• [Data]:
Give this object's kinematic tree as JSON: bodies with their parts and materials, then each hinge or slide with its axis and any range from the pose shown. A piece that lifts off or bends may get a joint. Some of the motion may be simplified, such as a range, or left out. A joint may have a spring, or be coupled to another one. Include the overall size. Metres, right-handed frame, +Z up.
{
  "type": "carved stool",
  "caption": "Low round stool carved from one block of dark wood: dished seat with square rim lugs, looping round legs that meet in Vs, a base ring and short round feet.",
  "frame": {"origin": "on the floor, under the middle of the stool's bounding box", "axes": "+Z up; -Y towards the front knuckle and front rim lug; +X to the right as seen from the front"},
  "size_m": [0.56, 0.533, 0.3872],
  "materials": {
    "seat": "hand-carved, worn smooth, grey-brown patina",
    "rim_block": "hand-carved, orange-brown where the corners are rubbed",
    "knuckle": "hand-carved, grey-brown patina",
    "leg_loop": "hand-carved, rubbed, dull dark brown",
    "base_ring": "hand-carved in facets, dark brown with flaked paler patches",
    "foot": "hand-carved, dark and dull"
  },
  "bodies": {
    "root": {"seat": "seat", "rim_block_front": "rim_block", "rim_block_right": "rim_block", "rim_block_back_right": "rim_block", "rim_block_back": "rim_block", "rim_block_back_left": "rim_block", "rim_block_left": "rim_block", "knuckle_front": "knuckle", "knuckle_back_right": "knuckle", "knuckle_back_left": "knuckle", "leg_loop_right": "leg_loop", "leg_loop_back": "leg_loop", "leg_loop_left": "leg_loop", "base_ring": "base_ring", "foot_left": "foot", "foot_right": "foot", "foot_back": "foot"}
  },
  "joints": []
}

==

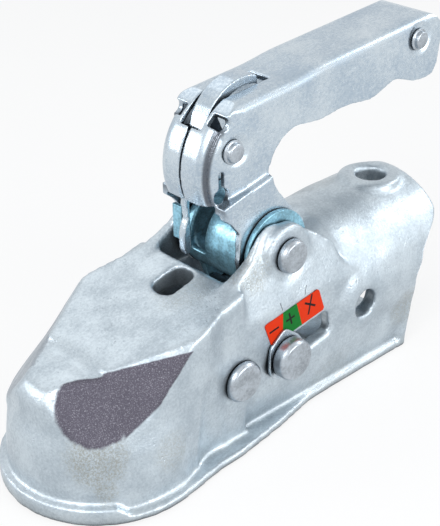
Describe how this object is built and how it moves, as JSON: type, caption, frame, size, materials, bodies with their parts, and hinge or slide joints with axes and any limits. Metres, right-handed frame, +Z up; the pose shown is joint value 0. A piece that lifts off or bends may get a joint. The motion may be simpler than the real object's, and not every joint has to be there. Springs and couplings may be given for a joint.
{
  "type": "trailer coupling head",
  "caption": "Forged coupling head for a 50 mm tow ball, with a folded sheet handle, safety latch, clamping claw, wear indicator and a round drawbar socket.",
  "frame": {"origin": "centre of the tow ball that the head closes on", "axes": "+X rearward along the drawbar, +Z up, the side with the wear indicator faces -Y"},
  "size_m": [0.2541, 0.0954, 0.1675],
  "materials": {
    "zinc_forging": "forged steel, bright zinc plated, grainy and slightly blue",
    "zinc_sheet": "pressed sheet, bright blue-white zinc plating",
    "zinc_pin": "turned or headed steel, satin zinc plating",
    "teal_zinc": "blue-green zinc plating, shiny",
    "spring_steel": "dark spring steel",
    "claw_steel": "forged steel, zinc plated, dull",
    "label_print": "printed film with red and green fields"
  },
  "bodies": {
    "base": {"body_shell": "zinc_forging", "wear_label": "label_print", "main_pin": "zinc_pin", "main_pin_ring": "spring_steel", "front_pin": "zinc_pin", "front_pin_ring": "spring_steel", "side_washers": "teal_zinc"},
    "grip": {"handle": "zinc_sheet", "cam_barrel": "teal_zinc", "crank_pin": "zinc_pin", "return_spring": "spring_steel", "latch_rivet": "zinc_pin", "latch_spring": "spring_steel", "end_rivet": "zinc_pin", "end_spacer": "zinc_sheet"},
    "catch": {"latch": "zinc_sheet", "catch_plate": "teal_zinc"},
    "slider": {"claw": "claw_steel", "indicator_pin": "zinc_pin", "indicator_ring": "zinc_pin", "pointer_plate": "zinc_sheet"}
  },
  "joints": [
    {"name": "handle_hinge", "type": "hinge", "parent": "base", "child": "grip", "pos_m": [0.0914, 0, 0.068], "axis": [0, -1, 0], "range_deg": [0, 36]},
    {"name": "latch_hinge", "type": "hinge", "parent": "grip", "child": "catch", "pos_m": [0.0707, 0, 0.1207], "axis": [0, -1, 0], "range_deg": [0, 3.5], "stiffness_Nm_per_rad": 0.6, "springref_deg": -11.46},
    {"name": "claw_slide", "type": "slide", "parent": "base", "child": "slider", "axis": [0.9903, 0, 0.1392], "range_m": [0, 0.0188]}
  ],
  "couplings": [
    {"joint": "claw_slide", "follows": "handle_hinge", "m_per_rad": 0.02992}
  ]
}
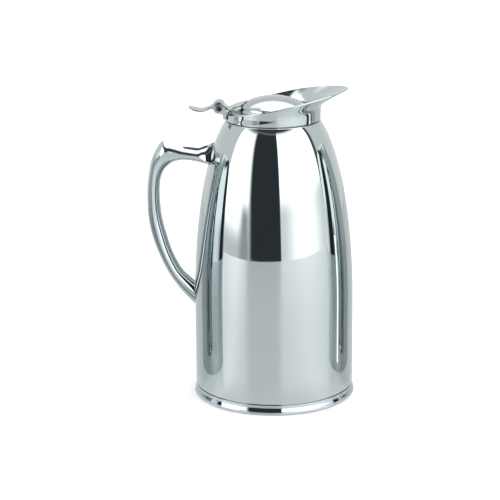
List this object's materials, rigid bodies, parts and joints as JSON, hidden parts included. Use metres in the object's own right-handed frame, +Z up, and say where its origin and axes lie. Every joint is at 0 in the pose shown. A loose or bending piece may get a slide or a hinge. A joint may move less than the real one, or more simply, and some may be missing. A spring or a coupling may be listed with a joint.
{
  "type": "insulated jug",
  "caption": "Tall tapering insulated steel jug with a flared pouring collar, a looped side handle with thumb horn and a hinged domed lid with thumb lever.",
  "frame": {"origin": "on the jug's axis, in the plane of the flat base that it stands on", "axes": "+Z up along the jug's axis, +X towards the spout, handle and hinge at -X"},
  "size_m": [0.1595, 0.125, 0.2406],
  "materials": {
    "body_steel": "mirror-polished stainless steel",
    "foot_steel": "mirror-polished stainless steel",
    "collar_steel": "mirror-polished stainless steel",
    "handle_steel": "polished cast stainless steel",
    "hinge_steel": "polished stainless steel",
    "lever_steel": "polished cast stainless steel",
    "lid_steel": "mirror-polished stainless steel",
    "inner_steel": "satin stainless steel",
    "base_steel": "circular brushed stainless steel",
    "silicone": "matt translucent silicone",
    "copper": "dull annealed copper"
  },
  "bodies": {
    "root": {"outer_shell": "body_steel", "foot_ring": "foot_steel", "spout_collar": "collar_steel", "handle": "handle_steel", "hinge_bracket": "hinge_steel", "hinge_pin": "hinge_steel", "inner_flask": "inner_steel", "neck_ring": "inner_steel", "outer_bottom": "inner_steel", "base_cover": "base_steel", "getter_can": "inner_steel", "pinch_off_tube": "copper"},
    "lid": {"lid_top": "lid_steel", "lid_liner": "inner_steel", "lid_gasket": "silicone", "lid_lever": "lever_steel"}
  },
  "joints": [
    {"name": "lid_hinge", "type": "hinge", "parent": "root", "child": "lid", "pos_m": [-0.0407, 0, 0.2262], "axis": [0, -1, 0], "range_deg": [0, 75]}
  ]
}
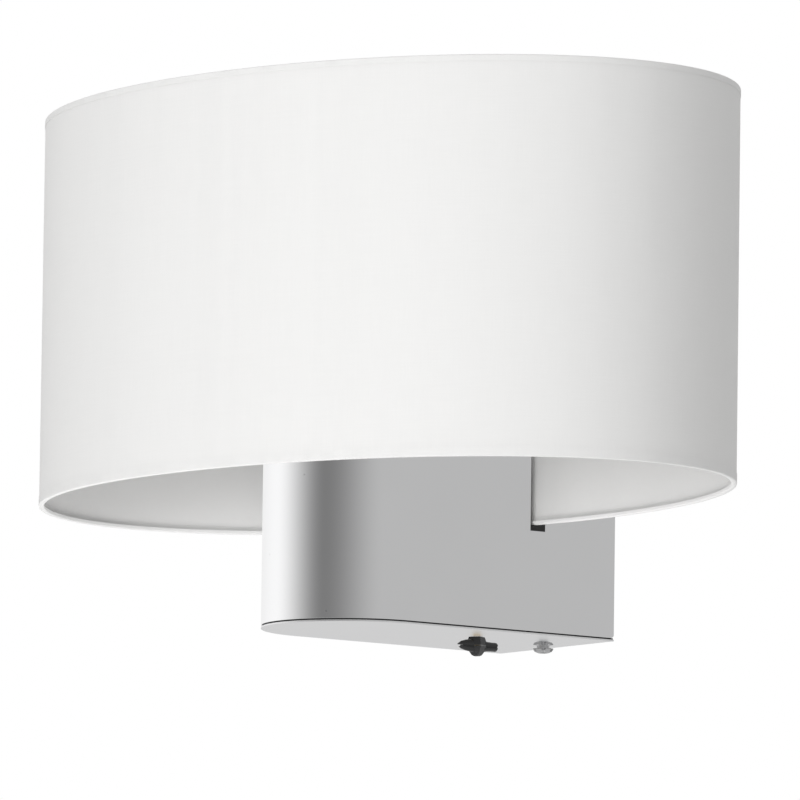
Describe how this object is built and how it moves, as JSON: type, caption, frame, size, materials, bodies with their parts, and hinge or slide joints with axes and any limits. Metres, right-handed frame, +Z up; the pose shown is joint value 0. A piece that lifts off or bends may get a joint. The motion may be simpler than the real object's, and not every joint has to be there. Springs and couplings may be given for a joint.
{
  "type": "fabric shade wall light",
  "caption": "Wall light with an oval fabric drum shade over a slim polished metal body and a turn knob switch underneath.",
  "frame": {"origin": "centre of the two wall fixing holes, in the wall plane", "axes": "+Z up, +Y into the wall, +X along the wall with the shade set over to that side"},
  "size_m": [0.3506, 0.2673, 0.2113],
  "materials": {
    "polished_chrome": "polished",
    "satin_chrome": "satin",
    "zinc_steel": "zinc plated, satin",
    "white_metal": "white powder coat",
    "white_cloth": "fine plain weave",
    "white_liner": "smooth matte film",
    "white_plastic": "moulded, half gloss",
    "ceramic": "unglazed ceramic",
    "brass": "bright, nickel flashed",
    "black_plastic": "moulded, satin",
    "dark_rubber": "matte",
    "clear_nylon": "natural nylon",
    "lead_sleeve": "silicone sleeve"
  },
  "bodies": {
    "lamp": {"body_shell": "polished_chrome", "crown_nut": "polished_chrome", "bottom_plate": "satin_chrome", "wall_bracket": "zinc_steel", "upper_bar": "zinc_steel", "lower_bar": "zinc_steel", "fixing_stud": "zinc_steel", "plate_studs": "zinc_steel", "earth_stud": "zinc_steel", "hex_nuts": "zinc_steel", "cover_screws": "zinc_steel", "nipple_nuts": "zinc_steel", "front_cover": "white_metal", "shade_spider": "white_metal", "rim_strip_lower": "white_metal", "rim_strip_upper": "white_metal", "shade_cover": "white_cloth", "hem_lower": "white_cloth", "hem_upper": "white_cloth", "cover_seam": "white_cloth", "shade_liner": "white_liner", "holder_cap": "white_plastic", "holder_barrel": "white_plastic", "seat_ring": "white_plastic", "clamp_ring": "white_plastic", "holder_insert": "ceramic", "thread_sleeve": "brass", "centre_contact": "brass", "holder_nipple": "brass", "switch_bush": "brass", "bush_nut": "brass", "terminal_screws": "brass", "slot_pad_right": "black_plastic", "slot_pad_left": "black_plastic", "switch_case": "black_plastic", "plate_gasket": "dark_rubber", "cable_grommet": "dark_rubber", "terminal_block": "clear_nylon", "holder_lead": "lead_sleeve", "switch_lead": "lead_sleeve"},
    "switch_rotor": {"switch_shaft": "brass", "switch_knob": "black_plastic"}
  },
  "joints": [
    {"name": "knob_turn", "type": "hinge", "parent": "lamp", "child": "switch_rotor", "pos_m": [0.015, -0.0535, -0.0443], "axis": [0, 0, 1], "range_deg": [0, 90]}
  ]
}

--

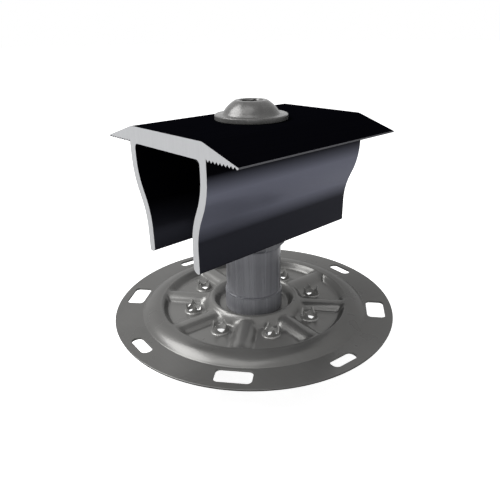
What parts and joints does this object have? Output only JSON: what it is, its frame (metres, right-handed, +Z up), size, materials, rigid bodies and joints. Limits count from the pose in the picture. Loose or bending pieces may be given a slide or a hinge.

• [Exercise prompt]: Count every line above that holds the word "caption", and state the number and nothing more.

• [The reply]: 6